───── ENTRIES SHOWN

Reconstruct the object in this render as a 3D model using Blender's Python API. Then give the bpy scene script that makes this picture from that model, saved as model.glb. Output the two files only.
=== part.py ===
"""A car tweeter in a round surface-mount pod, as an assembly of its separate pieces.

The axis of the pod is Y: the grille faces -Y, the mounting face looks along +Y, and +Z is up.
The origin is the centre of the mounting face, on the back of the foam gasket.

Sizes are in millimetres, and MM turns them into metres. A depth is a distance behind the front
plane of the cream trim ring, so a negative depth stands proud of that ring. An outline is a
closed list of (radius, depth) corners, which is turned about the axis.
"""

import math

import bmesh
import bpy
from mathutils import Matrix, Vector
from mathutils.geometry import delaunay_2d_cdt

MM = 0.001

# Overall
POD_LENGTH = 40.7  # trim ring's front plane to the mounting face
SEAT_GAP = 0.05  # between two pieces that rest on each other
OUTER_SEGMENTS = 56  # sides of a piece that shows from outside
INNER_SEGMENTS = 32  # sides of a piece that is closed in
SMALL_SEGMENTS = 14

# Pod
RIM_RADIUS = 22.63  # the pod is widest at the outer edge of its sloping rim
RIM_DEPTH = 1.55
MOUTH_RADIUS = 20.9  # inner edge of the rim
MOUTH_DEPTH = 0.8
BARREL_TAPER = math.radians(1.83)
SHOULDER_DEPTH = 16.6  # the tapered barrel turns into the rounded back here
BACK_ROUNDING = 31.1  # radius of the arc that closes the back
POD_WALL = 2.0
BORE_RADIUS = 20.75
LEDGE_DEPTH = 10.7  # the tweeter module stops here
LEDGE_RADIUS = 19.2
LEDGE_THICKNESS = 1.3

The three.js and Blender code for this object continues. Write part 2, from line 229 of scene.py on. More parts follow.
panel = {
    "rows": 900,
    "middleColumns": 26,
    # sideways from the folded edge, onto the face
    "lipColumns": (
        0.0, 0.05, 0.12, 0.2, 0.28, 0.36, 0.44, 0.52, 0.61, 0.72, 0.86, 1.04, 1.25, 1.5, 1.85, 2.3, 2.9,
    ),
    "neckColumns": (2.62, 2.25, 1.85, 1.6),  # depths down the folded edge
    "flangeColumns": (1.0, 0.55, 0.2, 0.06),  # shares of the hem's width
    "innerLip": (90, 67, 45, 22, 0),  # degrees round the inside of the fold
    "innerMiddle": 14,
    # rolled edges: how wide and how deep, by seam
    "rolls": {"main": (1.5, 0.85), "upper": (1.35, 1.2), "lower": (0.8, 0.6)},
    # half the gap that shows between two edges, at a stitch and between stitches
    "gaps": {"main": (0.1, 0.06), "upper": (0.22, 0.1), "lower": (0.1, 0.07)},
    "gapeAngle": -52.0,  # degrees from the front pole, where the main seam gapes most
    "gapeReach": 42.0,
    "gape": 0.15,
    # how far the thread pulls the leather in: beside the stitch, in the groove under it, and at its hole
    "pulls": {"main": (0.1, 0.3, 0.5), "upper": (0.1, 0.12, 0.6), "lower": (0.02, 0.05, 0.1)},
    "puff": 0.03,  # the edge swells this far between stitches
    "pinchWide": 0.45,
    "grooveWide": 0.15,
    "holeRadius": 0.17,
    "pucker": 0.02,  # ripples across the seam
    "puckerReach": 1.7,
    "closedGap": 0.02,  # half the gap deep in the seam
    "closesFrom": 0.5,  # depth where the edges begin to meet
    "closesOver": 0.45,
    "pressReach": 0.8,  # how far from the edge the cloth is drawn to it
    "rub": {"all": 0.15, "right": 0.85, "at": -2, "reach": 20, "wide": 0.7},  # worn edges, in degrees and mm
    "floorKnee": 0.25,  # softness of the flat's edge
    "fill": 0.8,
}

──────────

*SHORT EXERCISE*. Write out a verbatim copy of the data, beginning with its first line and ending with the line that contains "LEDGE_THICKNESS = 1.3".

*RESULT FOR THIS TASK*.
Reconstruct the object in this render as a 3D model using Blender's Python API. Then give the bpy scene script that makes this picture from that model, saved as model.glb. Output the two files only.
=== part.py ===
"""A car tweeter in a round surface-mount pod, as an assembly of its separate pieces.

The axis of the pod is Y: the grille faces -Y, the mounting face looks along +Y, and +Z is up.
The origin is the centre of the mounting face, on the back of the foam gasket.

Sizes are in millimetres, and MM turns them into metres. A depth is a distance behind the front
plane of the cream trim ring, so a negative depth stands proud of that ring. An outline is a
closed list of (radius, depth) corners, which is turned about the axis.
"""

import math

import bmesh
import bpy
from mathutils import Matrix, Vector
from mathutils.geometry import delaunay_2d_cdt

MM = 0.001

# Overall
POD_LENGTH = 40.7  # trim ring's front plane to the mounting face
SEAT_GAP = 0.05  # between two pieces that rest on each other
OUTER_SEGMENTS = 56  # sides of a piece that shows from outside
INNER_SEGMENTS = 32  # sides of a piece that is closed in
SMALL_SEGMENTS = 14

# Pod
RIM_RADIUS = 22.63  # the pod is widest at the outer edge of its sloping rim
RIM_DEPTH = 1.55
MOUTH_RADIUS = 20.9  # inner edge of the rim
MOUTH_DEPTH = 0.8
BARREL_TAPER = math.radians(1.83)
SHOULDER_DEPTH = 16.6  # the tapered barrel turns into the rounded back here
BACK_ROUNDING = 31.1  # radius of the arc that closes the back
POD_WALL = 2.0
BORE_RADIUS = 20.75
LEDGE_DEPTH = 10.7  # the tweeter module stops here
LEDGE_RADIUS = 19.2
LEDGE_THICKNESS = 1.3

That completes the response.